Shareholders don't always run the company day-to-day, but they can still impact it in different ways. Depending on their shares, they might have voting rights to make big decisions like:

  • Changing the company's structure or name

  • Deciding director's salaries

  • Approving the creation or transfer of shares

How much they can influence these decisions depends on how many shares they own. For instance, if a company has two shareholders and one owns 75% of the shares, they have more voting power than the other shareholder.


Are shareholders different to directors?

Simply put, shareholders own the company, while directors manage it. They each have their own jobs, but sometimes one person can be both a shareholder and a director. This is especially common in small businesses.


Who can own shares in a company?

A shareholder can be a person or another type of entity like a company, partnership, or organisation. Companies House is working on a new system to check the identities of company shareholders and directors, but it's not ready yet. So, you don't have to change anything for now.
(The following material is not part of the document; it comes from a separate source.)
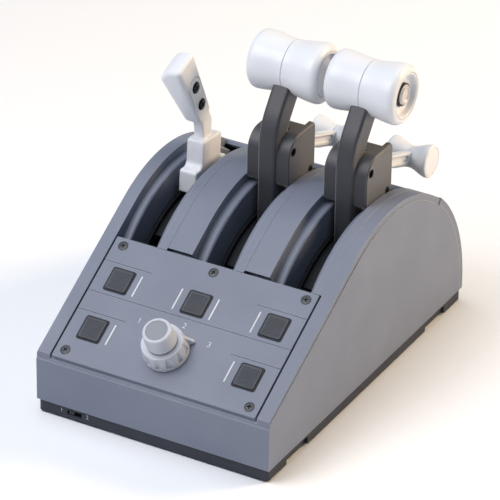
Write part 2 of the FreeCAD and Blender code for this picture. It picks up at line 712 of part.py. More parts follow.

How do I become a shareholder?

It varies! You could become a shareholder by starting your own limited company, but there are other ways too. For instance, you might:

- Buy shares

- Invest money, skills, or knowledge and get shares in return

- Receive shares as a gift

- Inherit shares

- Get them through a workplace share program


The benefits of being a company shareholder

As a shareholder, you typically get to help make decisions for the company and receive a portion of its profits, called a dividend. Your dividend is determined by the number and type of shares you have.


Dividends are taxed at a lower rate than regular income, and you don't have to pay National Insurance on them, so they can be a tax-efficient way to earn money!


Do shareholders pay tax?

Dividends are a source of income, so shareholders will need to pay tax on any they receive if the total amount is more than the £1,000 Dividend Allowance during the 2023/24 tax year.


They’re not taxed at source like money from an employer usually is, so you’ll need to submit a Self Assessment tax return to report what you receive to HMRC, and pay any Dividend Tax that you owe.